Characterisation and development of a new multi-purpose surface analytical instrument.

A new multi-purpose surface analytical instrument (the Hallam instrument) is described, which combines the surface specific information obtained using x-ray photoelectron spectroscopy (XPS), with bulk information obtained using Energy Dispersive X-ray (EDX) detection. A 15kV electron gun and an ultra high vacuum EDX detector give the instrument an EDX mapping capability. To exploit this to its full potential, spatial alignment of EDX maps acquired at various electron beam energies, E[o], was required.

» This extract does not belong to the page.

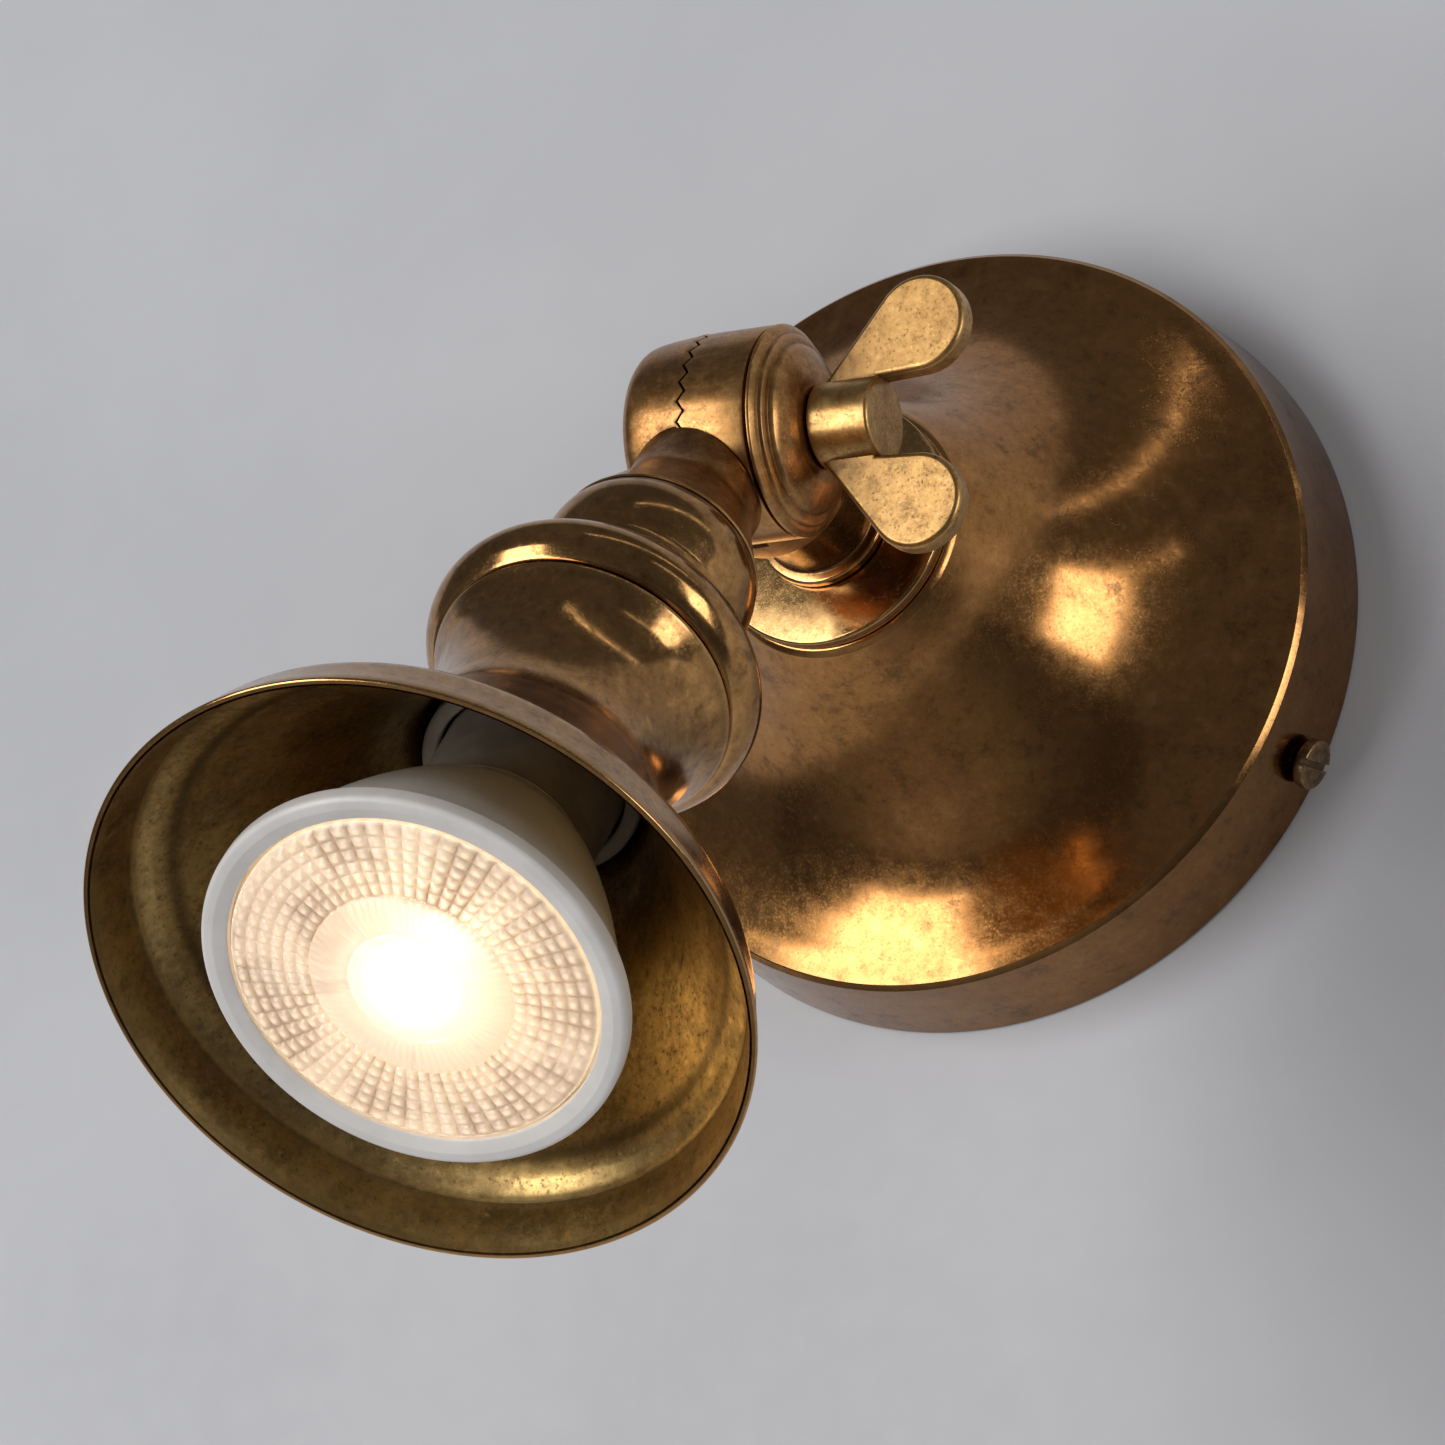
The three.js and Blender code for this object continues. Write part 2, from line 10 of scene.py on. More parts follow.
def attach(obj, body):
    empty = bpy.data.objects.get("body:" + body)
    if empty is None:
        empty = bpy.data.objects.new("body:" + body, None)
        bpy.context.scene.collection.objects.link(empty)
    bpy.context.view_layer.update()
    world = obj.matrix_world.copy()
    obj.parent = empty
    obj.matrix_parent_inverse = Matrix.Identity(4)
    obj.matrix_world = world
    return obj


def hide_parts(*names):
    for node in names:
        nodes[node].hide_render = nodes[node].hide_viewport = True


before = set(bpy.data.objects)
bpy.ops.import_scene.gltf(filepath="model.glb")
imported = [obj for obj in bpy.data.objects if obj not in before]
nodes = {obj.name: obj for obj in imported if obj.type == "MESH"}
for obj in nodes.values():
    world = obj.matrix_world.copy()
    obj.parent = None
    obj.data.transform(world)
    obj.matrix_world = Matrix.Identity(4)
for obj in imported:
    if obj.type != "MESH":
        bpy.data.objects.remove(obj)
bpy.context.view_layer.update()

MM = 0.001
FINE = 192  # flats round a turned piece
TEETH = 31
TOOTH_FLATS = TEETH * 12

# ---- frames, as the CAD part has them: local Y is the axis that a piece is turned about ----

KNUCKLE_CENTRE = Vector((0, -77.2, -0.3))
HEAD_START = Vector((0.8, -77.2, -0.3))
HEAD_BELOW = math.radians(53.9)
SCREW_TURN = math.radians(24.6)

ROSE = Matrix.Rotation(math.pi, 4, "X")
BRACKET = ROSE @ Matrix.Rotation(-SCREW_TURN, 4, "Y")
KNUCKLE = Matrix.Translation(KNUCKLE_CENTRE) @ Matrix.Rotation(-math.pi / 2, 4, "Z")
HEAD = Matrix.Translation(HEAD_START) @ Matrix.Rotation(math.pi + HEAD_BELOW, 4, "X")

# ---- driving dimensions, in millimetres ------------------------------------------------

SHEET = 1.2
SHADE_SHEET = 0.9
BARREL = 12.95
CAVITY = 10.3
SEAM = 0.8
TOOTH_RISE = 0.44
SEAM_GAP = 0.36
CAP_START = 9.45
NUT_START, NUT_END, NUT_RADIUS, NUT_TURN = 13.8, 21.9, 5.25, 4
WING_CENTRE, WING_RISE, WING_TIP, WING_THICK = 26.65, 11.2, 6.0, 3.2
LAMP_FRONT = 111.6
ROSE_RIM = 14.6  # how far the rose's upright rim stands out from the wall, and so how far the painted shade near the wall reaches
GROOVE_SHADOW_RADIUS = 32.5  # radius of the painted shadow line inside the shade, standing for a groove
SCREW_HEIGHT = 4.6  # of the side screws' axis, out from the wall
PIN_OFFSET = 5.0
HOLDER_SCREW_OFFSET = 8.2


# ---- outlines --------------------------------------------------------------------------

def corner(before, at, after, radius, steps=6):
    """The arc that rounds one corner of an outline."""
    a = (Vector(before) - Vector(at)).normalized()
    b = (Vector(after) - Vector(at)).normalized()
    half = a.angle(b) / 2
    if half > math.radians(86):
        return [tuple(at)]
    reach = min(radius / math.tan(half),
                0.48 * (Vector(before) - Vector(at)).length,
                0.48 * (Vector(after) - Vector(at)).length)
    size = reach * math.tan(half)
    centre = Vector(at) + (a + b).normalized() * (size / math.sin(half))
    start = Vector(at) + a * reach - centre
    end = Vector(at) + b * reach - centre
    turn = start.angle_signed(end)
    arc = []
    for i in range(steps + 1):
        angle = -turn * i / steps
        c, s = math.cos(angle), math.sin(angle)
        arc.append((centre.x + start.x * c - start.y * s, centre.y + start.x * s + start.y * c))
    return arc


def outline(points, loop=True):
    """An outline with each (radius, along, fillet) point rounded by its fillet."""
    made = []
    count = len(points)
    for i, point in enumerate(points):
        if len(point) == 2 or (not loop and i in (0, count - 1)):
            made.append(tuple(point[:2]))
        else:
            made += corner(points[i - 1][:2], point[:2], points[(i + 1) % count][:2], point[2])
    return made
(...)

The misalignment of images acquired at various E[o] values was investigated, and a means of describing the misalignment as a function of E[o] was presented. An algorithm was developed which would allow the alignment of offline images acquired at different E[o] values. This was demonstrated on images acquired on both the Hallam instrument and on a Phillips XL40 electron microscope.The small area XPS system developed by Kratos analytical gave a spatial resolution of 30pm at the centre of the field of view, although this deteriorated away from the centre. The reasons for this deterioration in spatial resolution were investigated, and two methods of improving the system were presented. The improvements were implemented on the Hallam instrument and demonstrated using a standard silver grid sample. The small area XPS was applied to a TiAINi coated stainless steel sample to demonstrate its application to real samples, and to display the spatial alignment between the XPS and EDX maps.Finally, the instrument was calibrated for quantitative XPS studies. This involves determining the response of the instrument as a function of the photoelectron kinetic energy. From several methods presented in the literature, the most appropriate was chosen for calibration of the 'Hallam' instrument. The effectiveness of the method used was assessed by recording spectrum intensity from pure elemental standards, and comparing the results with intensity values calculated using the calibration curves.